Almost all inhabitants of the empire had at least one additional citizenship of a much more local and immediate kind, membership of one or more of the many communities of which the empire was made up, such as the Treveri, formerly a powerful Iron Age tribe living around the Mosel Valley in western Germany; or the Athenians once an imperial people themselves; the Corinthians, descendants of Roman colonists settled on the site of a Greek city sacked a century before by a Roman army, and so on. There were between two and three thousand such communities in the empire. Local citizenships were often proudly proclaimed on tombstones even by those whose families were also Romans. Local identity never lost its importance in antiquity.5 Indeed the local and the universal went hand in hand, and were rarely mutually exclusive or even opposed categories, as modern scholars sometimes seem to think when writing about ›Roman identity‹.6

The collective rituals in which individuals participated were almost always conducted at the local scale, whether it was the worship of gods with strange indigenous names sometimes through ancient ritual forms; prayers and vows to Mars, Saturn, Apollo or Jupiter; the worship of Roman emperors, living and dead; and eventually rituals performed at the tombs of Christian martyrs. When dedicators in Greek speaking areas of the east set up inscriptions to patrioi theoi (the ancestral gods) they did not mean the gods of the Romans, but the gods of their own cities. There were even more localised forms of collective cult, in villages, in city quarters, and in households.
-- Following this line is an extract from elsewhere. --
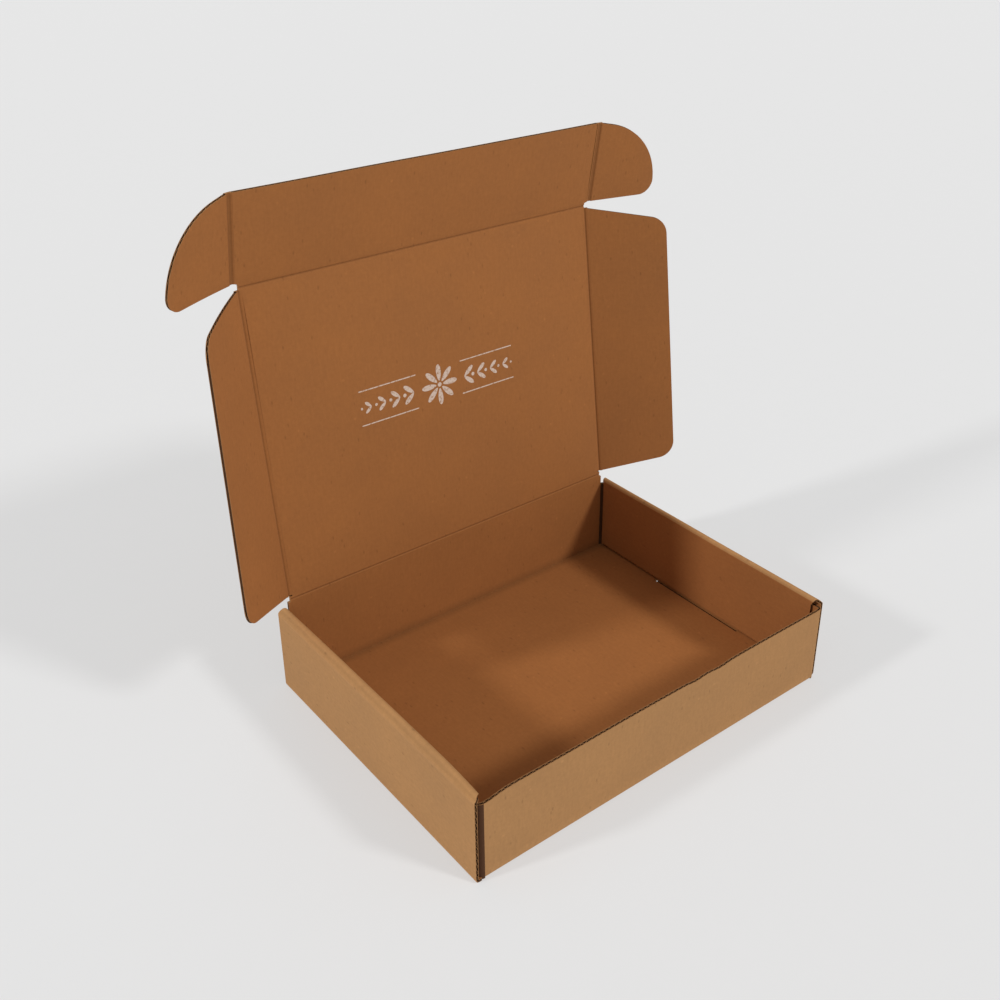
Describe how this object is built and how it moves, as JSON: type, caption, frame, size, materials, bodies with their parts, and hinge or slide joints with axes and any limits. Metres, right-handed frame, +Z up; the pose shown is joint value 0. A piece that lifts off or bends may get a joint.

Many of the same people also took part in worshipping communities that were not defined by existing ties of kin, locality or citizenship.7 Little clusters of male worshippers came together in many of the western provinces to take part in the mysteries of the Persian god Mithras.8 And as individuals some men and women made their way to healing shrines like those of Asclepius at Epidauros and Pergamum; visited places like Bath and Mainz where they could enrol the gods in cursing their enemies; consulted oracles in Delphi, Dodona, Praeneste, Grand, Abonouteichos, the Siwa Oasis and countless other places; promised offerings if they returned safely from dangerous journeys as they did at shrines to Nehalennia at the Rhine mouth; traveled huge distances to undergo initiations like those performed at Eleusis; climbed to mountaintop sanctuaries like Mount Casius in Syria or the Puy de Dôme in the Auvergne, travelled to temples at sources of rivers like the Clitumnus or visited sacred lakes like lake Avernus; and everywhere they prayed for fertility and good health.9 Most of these religious traditions were not new, and some of these sanctuaries claimed to be very ancient indeed. Our question in this chapter is what difference did Empire make to the religious practices and experiences of individuals on all these different levels of participation?

Our answer is that Empire did operate as a distinct field of religious action, but not in a straightforward sense. Imperial authority constrained where it could not direct, and accidently facilitated developments no emperor could have dreamt of. Few of these transformations were planned and the consequences of empire building were mostly unintended.10 The limits of empire, vague as they sometimes seem, created a vessel within which religious change followed a distinctive course. That vessel was, however, a leaky one. The last part of this chapter will consider the space of empire as just one part of a much more extensive set of cultural spaces through which objects and images and ideas as well as people circulated quite freely, with consequences of their own for religious developments.